Chen, an environmental chemist famous for his research on heavy metal pollution and remediation, was convicted of illegally transferring the money to two companies he controlled. Dai Menghua, his lawyer, said that as Chen returned the money before the project was audited, his sentence was too harsh.

Chen is not the first scientist to be convicted of corruption, but this is the largest amount ever embezzled from research funds. In October 2013, the Beijing supreme court upheld the conviction of Duan Zhenghao, a leading geological scientist at the Chinese Academy of Sciences, who was sentenced to 13 years in prison for embezzling more than Yuan1 million. Duan was subsequently found to have used the research money to finance a luxury lifestyle and extramarital affair.

Experts on China’s science policy have recently warned in Science that the country’s soaring research funding, which surpassed Yuan1 trillion in 2012, presents a huge management challenge for the authorities. ‘One major issue is funding from different channels is concentrating around leading elite scientists,’ says Cong Cao, lead author of the study at the University of Nottingham.

Transparency in awarding research funding needs to improve, Cao tells Chemistry World. He adds that Chinese science minister Wan Gang and the National Natural Science Foundation of China (NSFC) have both introduced measures to improve the monitoring of research funding.

But mega projects with huge price tags are on the increase in China. The project Chen was chairing is part of the gigantic Water Pollution Prevention and Control Scheme, which is one of nine science and technology programmes that have combined funding of Yuan690 billion between 2006 and 2020. With these programmes, the Chinese government hopes to realise its dream of becoming a world science leader in sectors ranging from space technologies to drug development.
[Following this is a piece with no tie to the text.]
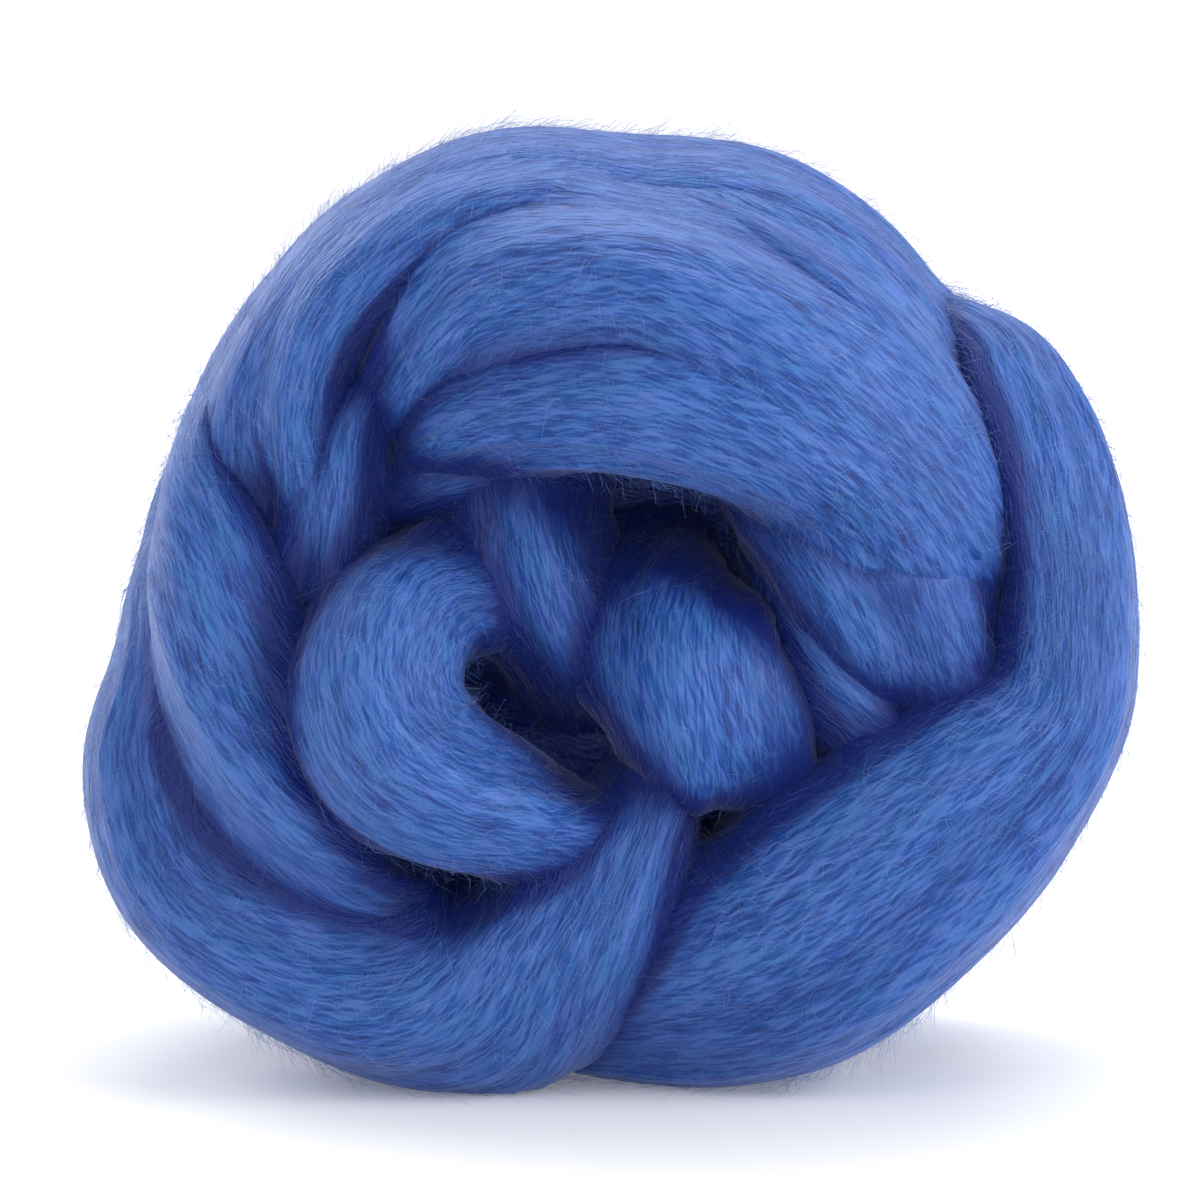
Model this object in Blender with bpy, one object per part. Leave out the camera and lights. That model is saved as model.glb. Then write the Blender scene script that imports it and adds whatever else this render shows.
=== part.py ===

In contrast to NSFC’s basic science projects, which have clearly defined scientific goals, government science officials have a much stronger voice on these gigantic projects, deciding where the money goes and who receives it. They can form interest groups with elite scientists for personal gain, says Fang Shimin, a leading Chinese science columnist who writes about scientific fraud and corruption. ‘Arresting scientists is not enough to fight corruption. The officials behind the possibly corrupted projects must be exposed and punished too,’ Fang tells Chemistry World.